▶ **WRITTEN PROBLEM**:
Write out all of the data without omission, exactly as shown.

++++ DATA LINES ++++

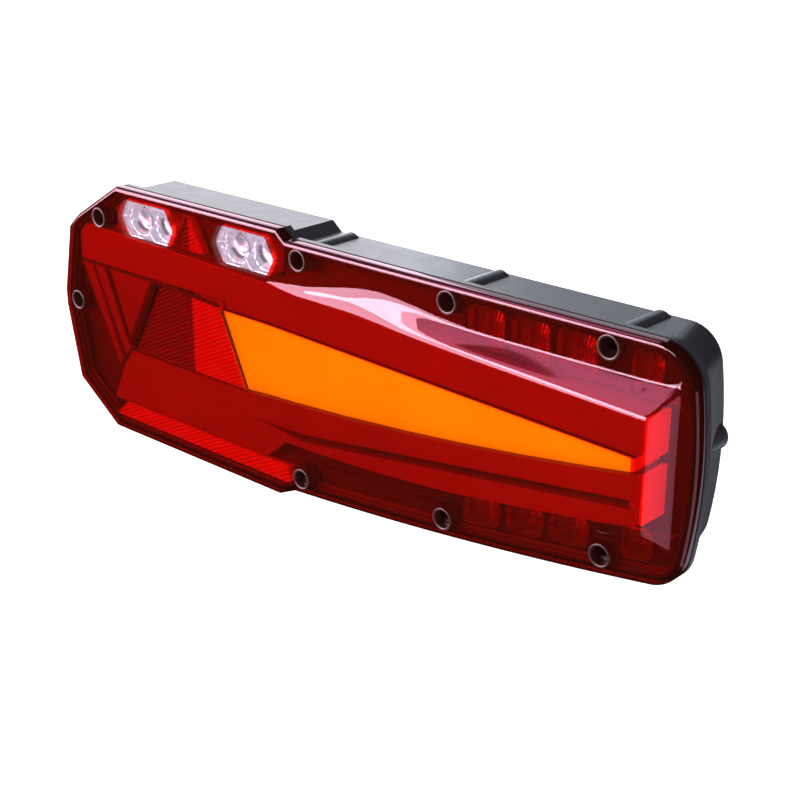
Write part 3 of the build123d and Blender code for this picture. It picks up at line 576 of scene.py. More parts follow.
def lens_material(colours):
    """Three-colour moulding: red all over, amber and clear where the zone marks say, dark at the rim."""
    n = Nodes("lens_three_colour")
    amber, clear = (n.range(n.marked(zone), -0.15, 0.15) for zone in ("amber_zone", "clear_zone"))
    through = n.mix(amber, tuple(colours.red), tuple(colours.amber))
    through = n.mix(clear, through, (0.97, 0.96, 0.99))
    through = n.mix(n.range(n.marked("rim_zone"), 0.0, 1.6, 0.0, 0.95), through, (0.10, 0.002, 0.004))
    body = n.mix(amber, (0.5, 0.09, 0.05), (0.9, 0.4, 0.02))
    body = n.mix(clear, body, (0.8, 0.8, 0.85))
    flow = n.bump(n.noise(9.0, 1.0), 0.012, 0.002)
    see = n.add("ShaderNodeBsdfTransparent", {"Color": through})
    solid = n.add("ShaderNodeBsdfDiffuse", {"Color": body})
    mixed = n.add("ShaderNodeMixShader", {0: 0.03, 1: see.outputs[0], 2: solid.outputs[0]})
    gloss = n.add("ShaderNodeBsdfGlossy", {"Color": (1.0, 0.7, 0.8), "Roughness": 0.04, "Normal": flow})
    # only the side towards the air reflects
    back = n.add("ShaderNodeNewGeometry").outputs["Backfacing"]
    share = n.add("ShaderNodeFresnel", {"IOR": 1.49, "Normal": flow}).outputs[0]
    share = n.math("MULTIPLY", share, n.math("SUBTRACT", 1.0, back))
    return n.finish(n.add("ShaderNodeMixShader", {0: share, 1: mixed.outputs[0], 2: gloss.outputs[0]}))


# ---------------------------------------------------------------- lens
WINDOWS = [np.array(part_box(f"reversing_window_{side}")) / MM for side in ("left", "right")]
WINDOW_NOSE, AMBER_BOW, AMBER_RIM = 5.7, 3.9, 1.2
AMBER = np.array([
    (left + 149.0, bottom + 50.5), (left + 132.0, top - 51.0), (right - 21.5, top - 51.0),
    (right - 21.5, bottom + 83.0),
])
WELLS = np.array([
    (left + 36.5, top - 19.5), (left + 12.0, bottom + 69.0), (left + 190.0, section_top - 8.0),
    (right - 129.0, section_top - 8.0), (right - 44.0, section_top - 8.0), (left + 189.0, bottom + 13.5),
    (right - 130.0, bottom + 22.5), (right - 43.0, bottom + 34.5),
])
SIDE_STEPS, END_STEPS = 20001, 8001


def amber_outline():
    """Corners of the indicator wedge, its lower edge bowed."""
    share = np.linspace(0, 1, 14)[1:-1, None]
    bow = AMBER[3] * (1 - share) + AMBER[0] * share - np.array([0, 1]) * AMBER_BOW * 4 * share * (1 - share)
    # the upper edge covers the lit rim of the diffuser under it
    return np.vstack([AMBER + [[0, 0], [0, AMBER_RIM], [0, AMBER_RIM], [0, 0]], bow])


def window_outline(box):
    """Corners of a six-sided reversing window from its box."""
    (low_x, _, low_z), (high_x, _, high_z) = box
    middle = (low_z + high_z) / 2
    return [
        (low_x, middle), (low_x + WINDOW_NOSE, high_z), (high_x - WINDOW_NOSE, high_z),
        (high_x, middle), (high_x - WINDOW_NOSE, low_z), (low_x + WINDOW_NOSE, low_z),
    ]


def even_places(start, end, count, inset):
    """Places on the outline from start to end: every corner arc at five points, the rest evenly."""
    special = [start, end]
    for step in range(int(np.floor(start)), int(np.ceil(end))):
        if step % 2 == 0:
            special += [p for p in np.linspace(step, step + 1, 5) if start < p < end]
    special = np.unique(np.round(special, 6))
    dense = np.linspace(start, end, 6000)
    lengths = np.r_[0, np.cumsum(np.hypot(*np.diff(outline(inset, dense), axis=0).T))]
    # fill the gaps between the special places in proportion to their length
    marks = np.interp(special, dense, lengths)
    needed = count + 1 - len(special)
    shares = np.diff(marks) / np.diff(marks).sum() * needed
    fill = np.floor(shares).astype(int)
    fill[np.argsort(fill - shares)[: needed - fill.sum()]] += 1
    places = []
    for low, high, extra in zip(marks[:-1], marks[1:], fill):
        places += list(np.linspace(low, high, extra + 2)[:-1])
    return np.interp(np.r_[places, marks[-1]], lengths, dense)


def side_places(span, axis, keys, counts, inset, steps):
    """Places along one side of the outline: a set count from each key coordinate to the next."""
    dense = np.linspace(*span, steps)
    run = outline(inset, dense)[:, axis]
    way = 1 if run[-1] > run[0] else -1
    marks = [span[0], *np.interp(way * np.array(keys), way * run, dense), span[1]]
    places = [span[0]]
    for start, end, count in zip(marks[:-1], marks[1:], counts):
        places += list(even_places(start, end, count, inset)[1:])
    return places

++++

▶ **TASK ANSWER**:
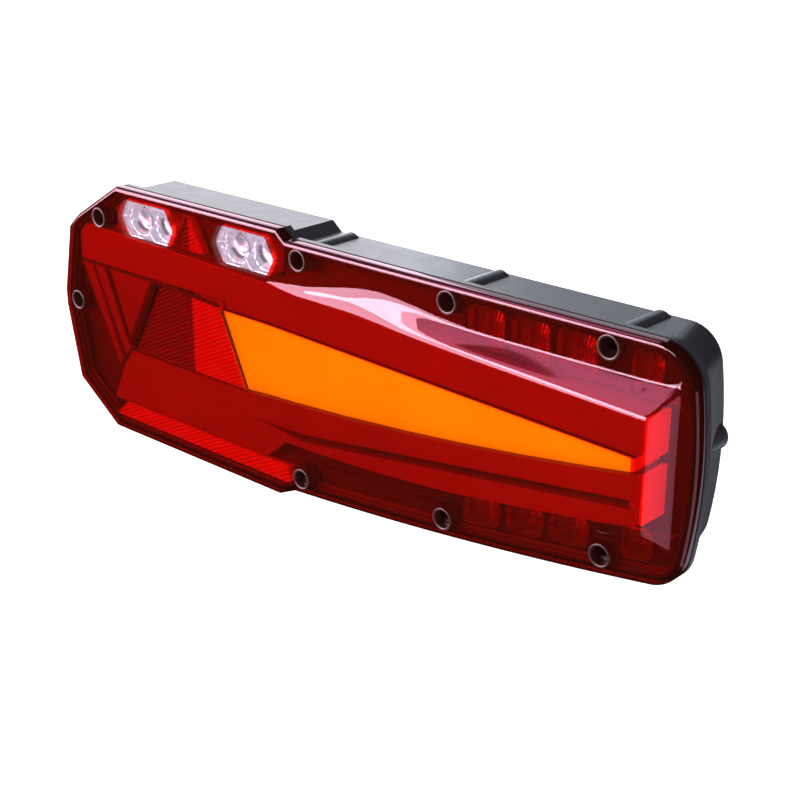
Write part 3 of the build123d and Blender code for this picture. It picks up at line 576 of scene.py. More parts follow.
def lens_material(colours):
    """Three-colour moulding: red all over, amber and clear where the zone marks say, dark at the rim."""
    n = Nodes("lens_three_colour")
    amber, clear = (n.range(n.marked(zone), -0.15, 0.15) for zone in ("amber_zone", "clear_zone"))
    through = n.mix(amber, tuple(colours.red), tuple(colours.amber))
    through = n.mix(clear, through, (0.97, 0.96, 0.99))
    through = n.mix(n.range(n.marked("rim_zone"), 0.0, 1.6, 0.0, 0.95), through, (0.10, 0.002, 0.004))
    body = n.mix(amber, (0.5, 0.09, 0.05), (0.9, 0.4, 0.02))
    body = n.mix(clear, body, (0.8, 0.8, 0.85))
    flow = n.bump(n.noise(9.0, 1.0), 0.012, 0.002)
    see = n.add("ShaderNodeBsdfTransparent", {"Color": through})
    solid = n.add("ShaderNodeBsdfDiffuse", {"Color": body})
    mixed = n.add("ShaderNodeMixShader", {0: 0.03, 1: see.outputs[0], 2: solid.outputs[0]})
    gloss = n.add("ShaderNodeBsdfGlossy", {"Color": (1.0, 0.7, 0.8), "Roughness": 0.04, "Normal": flow})
    # only the side towards the air reflects
    back = n.add("ShaderNodeNewGeometry").outputs["Backfacing"]
    share = n.add("ShaderNodeFresnel", {"IOR": 1.49, "Normal": flow}).outputs[0]
    share = n.math("MULTIPLY", share, n.math("SUBTRACT", 1.0, back))
    return n.finish(n.add("ShaderNodeMixShader", {0: share, 1: mixed.outputs[0], 2: gloss.outputs[0]}))


# ---------------------------------------------------------------- lens
WINDOWS = [np.array(part_box(f"reversing_window_{side}")) / MM for side in ("left", "right")]
WINDOW_NOSE, AMBER_BOW, AMBER_RIM = 5.7, 3.9, 1.2
AMBER = np.array([
    (left + 149.0, bottom + 50.5), (left + 132.0, top - 51.0), (right - 21.5, top - 51.0),
    (right - 21.5, bottom + 83.0),
])
WELLS = np.array([
    (left + 36.5, top - 19.5), (left + 12.0, bottom + 69.0), (left + 190.0, section_top - 8.0),
    (right - 129.0, section_top - 8.0), (right - 44.0, section_top - 8.0), (left + 189.0, bottom + 13.5),
    (right - 130.0, bottom + 22.5), (right - 43.0, bottom + 34.5),
])
SIDE_STEPS, END_STEPS = 20001, 8001


def amber_outline():
    """Corners of the indicator wedge, its lower edge bowed."""
    share = np.linspace(0, 1, 14)[1:-1, None]
    bow = AMBER[3] * (1 - share) + AMBER[0] * share - np.array([0, 1]) * AMBER_BOW * 4 * share * (1 - share)
    # the upper edge covers the lit rim of the diffuser under it
    return np.vstack([AMBER + [[0, 0], [0, AMBER_RIM], [0, AMBER_RIM], [0, 0]], bow])


def window_outline(box):
    """Corners of a six-sided reversing window from its box."""
    (low_x, _, low_z), (high_x, _, high_z) = box
    middle = (low_z + high_z) / 2
    return [
        (low_x, middle), (low_x + WINDOW_NOSE, high_z), (high_x - WINDOW_NOSE, high_z),
        (high_x, middle), (high_x - WINDOW_NOSE, low_z), (low_x + WINDOW_NOSE, low_z),
    ]


def even_places(start, end, count, inset):
    """Places on the outline from start to end: every corner arc at five points, the rest evenly."""
    special = [start, end]
    for step in range(int(np.floor(start)), int(np.ceil(end))):
        if step % 2 == 0:
            special += [p for p in np.linspace(step, step + 1, 5) if start < p < end]
    special = np.unique(np.round(special, 6))
    dense = np.linspace(start, end, 6000)
    lengths = np.r_[0, np.cumsum(np.hypot(*np.diff(outline(inset, dense), axis=0).T))]
    # fill the gaps between the special places in proportion to their length
    marks = np.interp(special, dense, lengths)
    needed = count + 1 - len(special)
    shares = np.diff(marks) / np.diff(marks).sum() * needed
    fill = np.floor(shares).astype(int)
    fill[np.argsort(fill - shares)[: needed - fill.sum()]] += 1
    places = []
    for low, high, extra in zip(marks[:-1], marks[1:], fill):
        places += list(np.linspace(low, high, extra + 2)[:-1])
    return np.interp(np.r_[places, marks[-1]], lengths, dense)


def side_places(span, axis, keys, counts, inset, steps):
    """Places along one side of the outline: a set count from each key coordinate to the next."""
    dense = np.linspace(*span, steps)
    run = outline(inset, dense)[:, axis]
    way = 1 if run[-1] > run[0] else -1
    marks = [span[0], *np.interp(way * np.array(keys), way * run, dense), span[1]]
    places = [span[0]]
    for start, end, count in zip(marks[:-1], marks[1:], counts):
        places += list(even_places(start, end, count, inset)[1:])
    return places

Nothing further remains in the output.